Das einzige verbliebene Licht. Das Pilotlämpchen einer Türschelle hängt in der Nacht. Es schwebt ohne Verbindung zu stützenden Strukturen, gehalten nur von den Strängen der Dunkelheit. Ein verlorener Posten, nur noch von Pflicht und Durchhalten am Leuchten gehalten. Dauern wird es, bis sich Mauern darum herum materialisieren. Ankämpfen gegen die Traurigkeit, der letzte zu sein. Sich einbilden, man wäre der erste. Der Wind läuft eingebildeten Schritten hinterher. Hinter unsichtbaren Garagentoren sterben vielleicht Hunde.
Monat: Januar 2024
Phoebe
Der Mond, fast voll, weißlich und gequetscht, über der schwarzen Kante einer Photovoltaikanlage. Ich verringere die Belichtungszeit, bis die Narben und Schrunden des gequälten Trabanten hervortreten wie der Leib eines alten Soldaten. Ich mache mein Bild, aber was im Sucher erscheint, hat nichts mit der eisigen Wirklichkeit des Gestirns zu tun, die Silhouetten der Gebäude, über denen es steht, die Dächer, die Tiefe des Bahnsteigs, das alles versinkt in dunklen Flächen, überläßt der leuchtenden Kugel darüber die Bühne.
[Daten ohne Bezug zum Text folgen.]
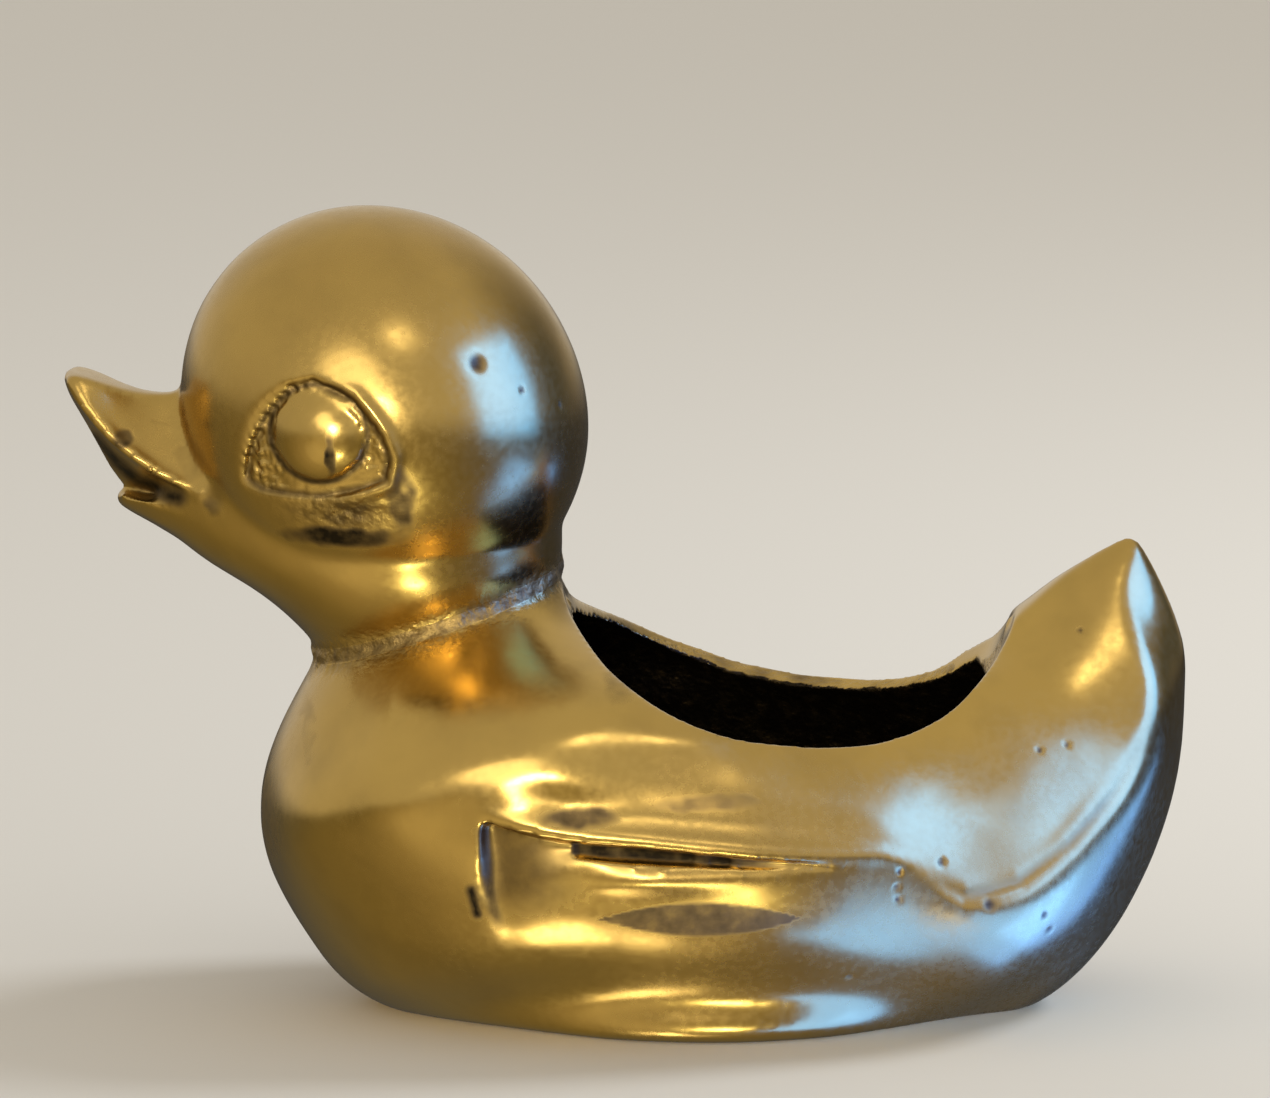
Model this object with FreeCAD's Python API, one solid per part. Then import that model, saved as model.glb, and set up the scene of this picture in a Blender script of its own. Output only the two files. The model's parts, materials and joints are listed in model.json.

Und dieser Himmelskörper, keine Sonne, nur zu geliehenem Leuchten imstande und gerade in diesem Leihen ein Meister, steht über dem Dach, als wolle er alle unsere Bemühungen, uns die Sonne dienstbar zu machen, verhöhnen.
Irrtum
Spätes Begreifen aufgrund der unausrottbaren Neigung, von mir auf andere zu schließen. Es trifft nicht zu, worüber ich jahrelang erst gestaunt, dann gespottet, bald schon mich geärgert habe, daß die Leute auch noch in Bus, Bahn und Zug telephonieren müssen. Mein Irrtum bestand darin, anzunehmen, es handele sich um ein Laster, dem überall, und eben auch in Räumen, wo es nicht am Platz sei, gefrönt werde; dabei ist das Gegenteil der Fall: nicht auch noch in der Bahn, nein, gerade in der Bahn wird gequasselt. Bestand doch mein Denkfehler darin, vorauszusetzen, der eigentliche Ort zum Führen von Telephongesprächen sei das eigene Zuhause, die Festnetzleitung, und sonst benutze man halt das Mobiltelephon, wenn es sich nicht vermeiden lasse und telephoniere unterwegs, wenn es bis nach Hause zu weit sei. Weit, ach, allzu weit gefehlt! Zu Hause hat man Besseres zu tun; der Ort, die Zeit, wo man in aller Ruhe seinen konversationellen Pflichten und Bedürfnissen nachgehen kann — ist unterwegs. Wo man, auch darin sieht sich meine Erwartung getäuscht, eben nichts Besseres zu tun hat. Längst scheint es ja aus der Welt, daß man diese Zeit unterwegs nutze, indem man ein Buch oder die Zeitung läse.